A very spicy take: the fact that the most recent edition of D&D is willing to countenance nonbinary elves but repeats racist hackery from a decade ago about orcs is not a coincidence.
Part of this is, of course, that elves are already understood to be androgynous and thus it's more acceptable to say that the swishy fey god Corellon is genderfluid than to say that big smashy Gruumsh is genderfluid.
But another part of this is that there are certain things that get pushback from the D&D fanbase (especially the extremely online fanbase) and certain things which do not.

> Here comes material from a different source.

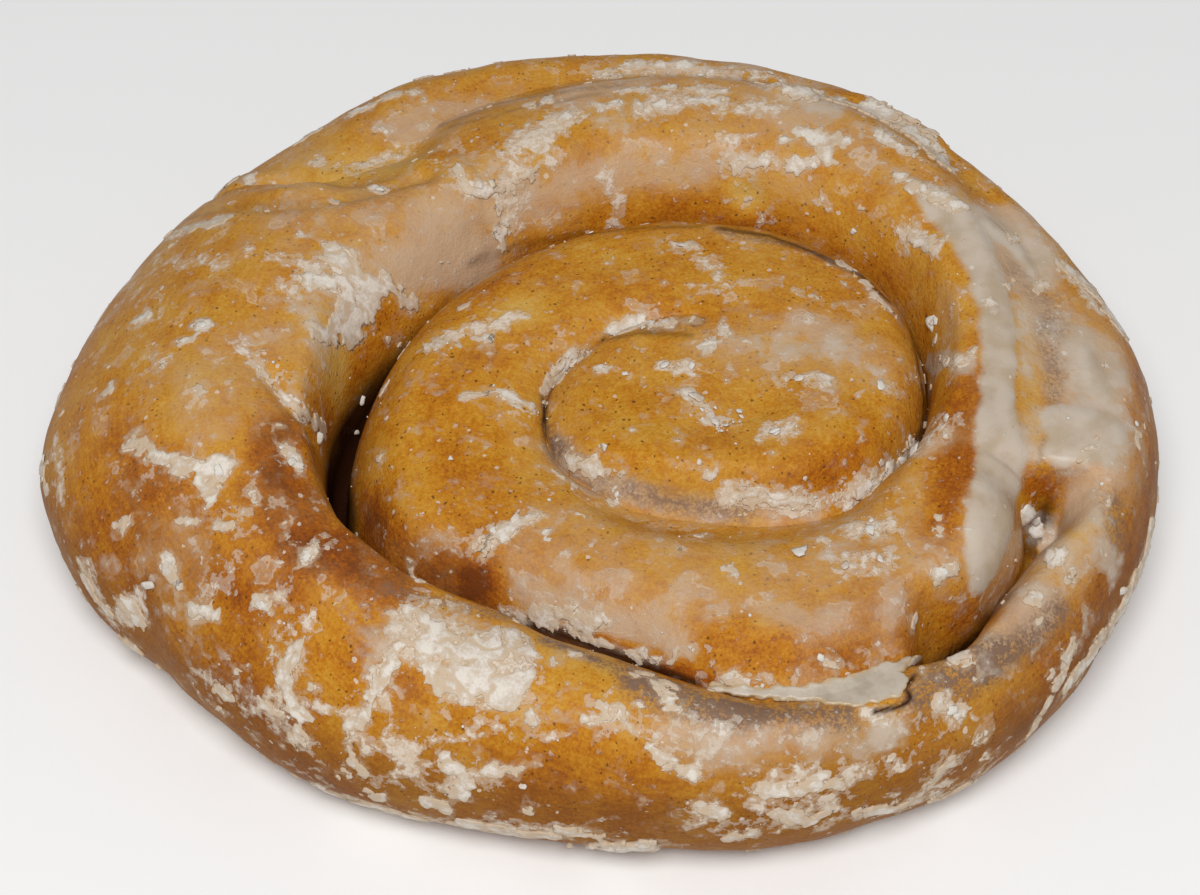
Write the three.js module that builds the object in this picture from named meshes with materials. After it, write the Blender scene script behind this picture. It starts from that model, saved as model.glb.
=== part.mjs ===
// Honey bun: one rope of dough wound into a flat coil of about two and a half turns.
//
// Millimetres, +Z up. The origin is the middle of the footprint, on the plane that the bun rests on.
// +X is the bun's width, +Y its depth. The coil winds outwards anticlockwise, seen from above.
//
// The dough is one solid. A single crease winds out from the middle and divides its top into turns.
// Every place on the top has a turn, in degrees along the rope from its inner end, and a share of
// the way across the rope, from the crease on its inner side to the crease or outline on its outer
// side. One full turn further on, the inner side of the rope is the outer side of the turn before.

import * as THREE from 'three';

// ---- Driving dimensions -------------------------------------------------------------------------

const COIL_CENTRE = { x: 13, y: -13.5 };
const WIDEST_HEIGHT = 13;
const FOOT_INSET = 9;
const ROPE_START = 10;
const ROPE_MEETS_OUTLINE = 865;

const FULL_TURN = 360;
const TURN_STEP = 5;
const STEPS_ACROSS = 10;
const SIDE_RINGS = 4;
const BASE_RINGS = 2;
const POINTED_WIDTH = 1e-6; // stands in for no width, where the rope comes to a point

// Outline of the widest level, as a distance from the coil's centre at each bearing.
const OUTLINE_RADIUS = [
  [0, 49], [20, 52.6], [40, 54.8], [58, 57], [70, 62.3], [90, 67], [110, 70.8], [130, 75],
  [150, 77], [165, 77], [174, 76.6], [184, 72.4], [195, 64.2], [215, 55.2], [240, 44.8],
  [265, 41], [290, 40.8], [320, 43], [340, 45],
];

// The crease between two turns, by its turn: how far out it runs and how high its floor is. It has
// no depth over the first quarter turn and a slight one near its outer end.
const CREASE_RADIUS = [
  [10, 0], [97, 17.7], [150, 20.5], [184, 18], [210, 13.6], [265, 10], [334, 15.8], [371, 22.9],
  [423, 34.7], [464, 37.9], [501, 39.6], [534, 42.5], [556, 40.1], [584, 30], [607, 28.1], [652, 34],
  [672, 33], [711, 36], [733, 38.5], [769, 48.6], [794, 54.8], [841, 58.8], [850, 56.5],
  [857, 58.5], [865, 76.6],
];
const CREASE_FLOOR = [
  [10, 28.5], [85, 28.5], [127, 25.6], [157, 24], [210, 24.2], [318, 23.8], [350, 21], [371, 17],
  [402, 18], [439, 21], [501, 20], [528, 10], [542, 8], [556, 11], [577, 16], [610, 19],
  [630, 20.8], [642, 22.2], [658, 22.4], [664, 21.5], [669, 16], [675, 10], [690, 16], [703, 17],
  [709, 16.5], [712, 18.5], [715.5, 26.3], [733, 27.6], [745, 28.2], [769, 28.8], [794, 28.8],
  [841, 28], [850, 27.5], [857, 27], [860, 25], [863, 22], [865, 13], [1225, 13],
];

// How far glaze fills that crease up to a soft hollow: 0 where it is open.
const CREASE_FILL = [
  [10, 0], [190, 0], [225, 0.85], [318, 0.85], [350, 0], [628, 0], [642, 0.8], [660, 0.85],
  [668, 0], [711, 0], [716, 0.95], [780, 0.95], [841, 0.8], [857, 0.6], [865, 0], [1225, 0],
];

// Where the turns stand apart, half the width of the gap at its floor.
const CREASE_GAP = [
  [10, 0], [510, 0], [534, 0.75], [552, 0.6], [570, 0], [664, 0], [675, 0.8], [688, 0], [700, 0.2],
  [709, 1.7], [713, 1.3], [718, 0], [865, 0], [1225, 0],
];

// The rope's two shoulders beside that crease, by the crease's turn: how high they stand and how
// wide they are rounded. Past the crease's end the outer shoulder falls to the outline instead.
const OUTER_SHOULDER_HEIGHT = [
  [10, 28.5], [85, 28.5], [157, 27], [210, 28], [318, 28], [371, 27.5], [439, 26.5], [528, 26.5],
  [577, 26], [642, 26], [675, 27], [711, 29], [733, 31], [769, 32], [794, 32], [841, 30],
  [857, 28.5], [865, 29], [900, 29], [940, 25], [990, 23.5], [1030, 23], [1080, 24.5], [1130, 24.5],
  [1200, 26.5], [1220, 25.5], [1225, 13],
];
const OUTER_SHOULDER_ROUND = [
  [10, 4], [210, 5], [371, 5], [439, 6], [528, 8], [577, 6], [642, 7], [690, 5], [711, 9],
  [745, 10], [769, 7], [841, 5], [857, 6], [865, 26], [900, 24], [940, 16], [990, 9], [1040, 8],
  [1080, 6], [1120, 7], [1150, 8], [1200, 9], [1215, 14], [1225, 16],
];
const INNER_SHOULDER_HEIGHT = [
  [10, 28.5], [85, 28.5], [157, 27.5], [210, 26.5], [318, 26.5], [371, 29], [439, 31], [501, 32],
  [528, 31], [556, 27.5], [577, 25], [610, 23.5], [658, 23.5], [696, 23], [708, 23.8], [716, 25.8],
  [733, 26.8], [769, 27.3], [794, 27.3], [841, 28], [857, 27], [862, 24.5], [865, 13],
];
const INNER_SHOULDER_ROUND = [
  [10, 4], [157, 4], [252, 7], [371, 4], [439, 6], [510, 8], [532, 3], [556, 3], [584, 4],
  [696, 4], [716, 6], [733, 7], [794, 7], [841, 6], [865, 4],
];

// How far the rope's back arches above its two shoulders.
const ROPE_ARCH = [
  [10, 0], [97, 0], [210, 1], [360, 1], [457, 0.5], [600, 1], [730, 0.5], [810, 1.5], [900, 2],
  [1000, 0.5], [1200, 1], [1225, 0],
];

// Colour and finish.
const DOUGH = new THREE.MeshStandardMaterial({
  name: 'browned_dough',
  color: 0xc08a4c,
  roughness: 0.45,
  metalness: 0,
});

// ---- Smooth curves through stations -------------------------------------------------------------

// Slopes that keep a curve from swinging past its stations.
function stationSlopes(stations) {
  const grade = (i) => (stations[i + 1][1] - stations[i][1]) / (stations[i + 1][0] - stations[i][0]);
  const last = stations.length - 1;
  return stations.map((_, i) => {
    if (i === 0) return grade(0);
    if (i === last) return grade(last - 1);
    const before = grade(i - 1);
    const after = grade(i);
    return before * after <= 0 ? 0 : (2 * before * after) / (before + after);
  });
}

// A function of the turn, smooth through its [turn, value] stations and level beyond the ends.
function curveThrough(stations) {
  const slopes = stationSlopes(stations);
  const last = stations.length - 1;
  return (turn) => {
    if (turn <= stations[0][0]) return stations[0][1];
    if (turn >= stations[last][0]) return stations[last][1];
    const i = stations.findIndex((station) => station[0] > turn) - 1;
    const span = stations[i + 1][0] - stations[i][0];
    const t = (turn - stations[i][0]) / span;
    const rise = t * t * (3 - 2 * t);
    const leaving = t * (1 - t) * (1 - t) * span * slopes[i];
    const arriving = t * t * (t - 1) * span * slopes[i + 1];
    return THREE.MathUtils.lerp(stations[i][1], stations[i + 1][1], rise) + leaving + arriving;
  };
}

// The same, for stations that repeat every full turn.
function curveAround(stations) {
  const shifted = (by) => stations.map(([bearing, value]) => [bearing + by, value]);
  const curve = curveThrough([...shifted(-FULL_TURN), ...stations, ...shifted(FULL_TURN)]);
  return (turn) => curve(THREE.MathUtils.euclideanModulo(turn, FULL_TURN));
}

const outlineRadius = curveAround(OUTLINE_RADIUS);
const creaseRadius = curveThrough(CREASE_RADIUS);
const creaseFloor = curveThrough(CREASE_FLOOR);
const outerShoulderHeight = curveThrough(OUTER_SHOULDER_HEIGHT);
const outerShoulderRound = curveThrough(OUTER_SHOULDER_ROUND);
const innerShoulderHeight = curveThrough(INNER_SHOULDER_HEIGHT);
const innerShoulderRound = curveThrough(INNER_SHOULDER_ROUND);
const creaseGap = curveThrough(CREASE_GAP);
const creaseFill = curveThrough(CREASE_FILL);
const ropeArch = curveThrough(ROPE_ARCH);

// ---- The rope's surface -------------------------------------------------------------------------

// How far out the rope's outer side is: on the crease, and past its end on the outline.
function outerEdgeRadius(turn) {
  return turn < ROPE_MEETS_OUTLINE ? creaseRadius(turn) : outlineRadius(turn);
}

// How far out its inner side is: on the crease one turn earlier, or at the centre.
function innerEdgeRadius(turn) {
  return turn - FULL_TURN <= ROPE_START ? 0 : creaseRadius(turn - FULL_TURN);
}

// How much of a shoulder's drop is left at a distance in from its crease: all of it at 0, and none
// past the rounding, falling along a quarter of an ellipse, or softly where the crease is filled.
function shoulderDrop(distance, round, filled) {
  const inward = 1 - THREE.MathUtils.clamp(distance / round, 0, 1);
  const open = 1 - Math.sqrt(1 - inward * inward);
  return THREE.MathUtils.lerp(open, THREE.MathUtils.smoothstep(inward, 0, 1), filled);
}

// Height of the dough at a turn and a share across the rope.
function ropeHeight(turn, across) {
  const inner = Math.max(turn - FULL_TURN, ROPE_START);
  const width = Math.max(outerEdgeRadius(turn) - innerEdgeRadius(turn), POINTED_WIDTH);
  const fromInner = across * width;
  const fromOuter = width - fromInner;
  const innerHeight = innerShoulderHeight(inner);
  const outerHeight = outerShoulderHeight(turn);
  const back = THREE.MathUtils.lerp(innerHeight, outerHeight, THREE.MathUtils.smoothstep(across, 0, 1))
    + ropeArch(turn) * (4 * across * (1 - across)) ** 2;
  const innerRound = Math.min(innerShoulderRound(inner), width);
  const outerRound = Math.min(outerShoulderRound(turn), width);
  const innerDrop = (innerHeight - creaseFloor(inner))
    * shoulderDrop(fromInner - creaseGap(inner), innerRound, creaseFill(inner));
  const outerDrop = (outerHeight - creaseFloor(turn))
    * shoulderDrop(fromOuter - creaseGap(turn), outerRound, creaseFill(turn));
  return back - innerDrop - outerDrop;
}

function placeAt(bearing, radius, height) {
  const angle = THREE.MathUtils.degToRad(bearing);
  return [
    COIL_CENTRE.x + radius * Math.cos(angle),
    COIL_CENTRE.y + radius * Math.sin(angle),
    height,
  ];
}

function ropePoint(turn, across) {
  const radius = THREE.MathUtils.lerp(innerEdgeRadius(turn), outerEdgeRadius(turn), across);
  return placeAt(turn, radius, ropeHeight(turn, across));
}

// ---- The closed body ----------------------------------------------------------------------------

// Rows of points are laid along the rope. A row shares its two end points with its neighbours: the
// inner end with the row one turn before, and the outer end, past the crease, with the outline.
function doughGeometry() {
  const points = [];
  const faces = [];
  const addPoint = (point) => points.push(point) - 1;
  const addTriangle = (a, b, c) => {
    if (a !== b && b !== c && c !== a) faces.push(a, b, c);
  };
  const addQuad = (a, b, c, d) => {
    addTriangle(a, b, c);
    addTriangle(a, c, d);
  };

  const rowsPerTurn = FULL_TURN / TURN_STEP;
  const meetingRow = (ROPE_MEETS_OUTLINE - ROPE_START) / TURN_STEP;
  const lastRow = meetingRow + rowsPerTurn;
  const turnOf = (row) => ROPE_START + row * TURN_STEP;

  const centre = addPoint(ropePoint(ROPE_START, 0));
  const edges = [centre];
  for (let row = 1; row < lastRow; row += 1) edges.push(addPoint(ropePoint(turnOf(row), 1)));
  edges.push(edges[meetingRow]);

  // Points crowd towards both sides of the rope, where it curves most.
  const rows = edges.map((edge, row) => {
    const inner = row <= rowsPerTurn ? centre : edges[row - rowsPerTurn];
    if (inner === edge) return new Array(STEPS_ACROSS + 1).fill(edge);
    const line = [inner];
    for (let step = 1; step < STEPS_ACROSS; step += 1) {
      const across = (1 - Math.cos((Math.PI * step) / STEPS_ACROSS)) / 2;
      line.push(addPoint(ropePoint(turnOf(row), across)));
    }
    line.push(edge);
    return line;
  });
  for (let row = 0; row < lastRow; row += 1) {
    for (let step = 0; step < STEPS_ACROSS; step += 1) {
      addQuad(rows[row][step], rows[row][step + 1], rows[row + 1][step + 1], rows[row + 1][step]);
    }
  }

  // Below its widest level the dough rolls under along a quarter of an ellipse to its flat foot.
  let ring = edges.slice(meetingRow, lastRow);
  const addRing = (radiusAt, height) => {
    const next = ring.map((_, i) => {
      const turn = turnOf(meetingRow + i);
      return addPoint(placeAt(turn, radiusAt(outlineRadius(turn)), height));
    });
    ring.forEach((_, i) => {
      const j = (i + 1) % ring.length;
      addQuad(ring[i], next[i], next[j], ring[j]);
    });
    ring = next;
  };
  for (let step = 1; step <= SIDE_RINGS; step += 1) {
    const roll = (Math.PI / 2) * (step / SIDE_RINGS);
    const inset = FOOT_INSET * (1 - Math.cos(roll));
    addRing((outline) => outline - inset, WIDEST_HEIGHT * (1 - Math.sin(roll)));
  }
  for (let step = 1; step <= BASE_RINGS; step += 1) {
    const share = 1 - step / (BASE_RINGS + 1);
    addRing((outline) => (outline - FOOT_INSET) * share, 0);
  }
  const footCentre = addPoint(placeAt(0, 0, 0));
  ring.forEach((_, i) => addTriangle(ring[i], footCentre, ring[(i + 1) % ring.length]));

  const geometry = new THREE.BufferGeometry();
  geometry.setAttribute('position', new THREE.Float32BufferAttribute(points.flat(), 3));
  geometry.setIndex(faces);
  geometry.computeVertexNormals();
  return geometry;
}

const bun = new THREE.Mesh(doughGeometry(), DOUGH);
bun.name = 'bun';

const part = new THREE.Group();
part.add(bun);

export default part;
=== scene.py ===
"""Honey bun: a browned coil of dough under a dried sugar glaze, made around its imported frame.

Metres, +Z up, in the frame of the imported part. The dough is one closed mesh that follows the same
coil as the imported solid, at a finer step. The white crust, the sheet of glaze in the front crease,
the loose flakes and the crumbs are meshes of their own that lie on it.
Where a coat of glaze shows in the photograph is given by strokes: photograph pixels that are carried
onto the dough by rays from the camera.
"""

import logging
import math
from collections.abc import Iterable, Sequence
from dataclasses import dataclass, field
from enum import Enum

import bpy
import numpy as np
from mathutils import Matrix, Vector, noise
from mathutils.bvhtree import BVHTree


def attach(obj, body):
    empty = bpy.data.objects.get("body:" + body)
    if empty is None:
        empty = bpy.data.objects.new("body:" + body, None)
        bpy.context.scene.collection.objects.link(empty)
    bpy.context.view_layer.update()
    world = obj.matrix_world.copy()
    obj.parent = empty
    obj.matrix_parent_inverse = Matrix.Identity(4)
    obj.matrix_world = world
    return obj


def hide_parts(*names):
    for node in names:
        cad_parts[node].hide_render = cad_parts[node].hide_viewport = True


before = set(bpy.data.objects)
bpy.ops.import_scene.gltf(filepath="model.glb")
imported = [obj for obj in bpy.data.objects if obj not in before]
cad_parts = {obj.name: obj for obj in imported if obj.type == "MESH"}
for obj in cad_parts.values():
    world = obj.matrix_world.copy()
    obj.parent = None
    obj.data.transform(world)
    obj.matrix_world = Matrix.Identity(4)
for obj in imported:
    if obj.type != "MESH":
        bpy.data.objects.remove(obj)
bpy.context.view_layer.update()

MM = 0.001
FULL_TURN = 360.0
TINY = 1e-9
BODY = "root"
DOUGH_NODE = "bun"
MARGIN_MM = 1.2  # how far past its strokes a sheet is peeled, before it is trimmed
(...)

The 4th edition of Dungeons and Dragons codified a class named "Warlord" that had healing/buffing powers and used swords and axes and bows and so on. It also added a Bard spell, "Vicious Mockery", where you charge a daring diss with magic and it causes the target psychic damage.
Vicious Mockery is part of 5th edition. Warlords are not. Both of them were mocked for being silly, but the fanbase was willing to accommodate killer insults, but was not willing to accommodate healers that don't use explicit magic.
The fanbase is willing to accommodate swishy nonbinary elves, but they are not willing to accommodate a default assumption that there are no inherently evil natural creatures (let alone the true radicalism of eliminating inherently evil supernatural creatures, or alignment!)
In fact, they're effectively even more conservative than that, because if D&D just made orcs and goblins less racist but kept, like, fish people and frog people as inherently evil still, there would be substantially fewer complaints. But it seems like they won't.
It's easy to get caught up in relatively facile criticisms like John Tynes's Power Kill, which don't really reflect the primary style of play for most Dungeons and Dragons groups. This is a mistake, because by placing the standard at "engaging in race riots/genocidal violence,"
the end result is to excuse play wherein the assumption that orcs are just naturally evil continues to play a role, even if the party never actually carries out any acts of mass slaughter or goes through with the appalling "paladin faced with a baby orc" scenario.
But, of course, if you turn over the rock of examining this type of racism, then you start wondering about all those "racial" homelands, wherein everyone has a "natural" home where their communities are...
Which, okay, maybe elves do live in forests (D&D elves don't universally, but whatever), but forests are freakin' everywhere. There's no reason to have an "Elf Kingdom" unless you want a world where racial segregation is natural and racial integration is strange and new.
Tolkien did this, and, well, let's be clear- Tolkien sincerely believed that racial segregation was natural and racial integration was a disruption. His opinions on the morality of that situation are maybe a bit more complex than that of a KKK member. But he still believed it.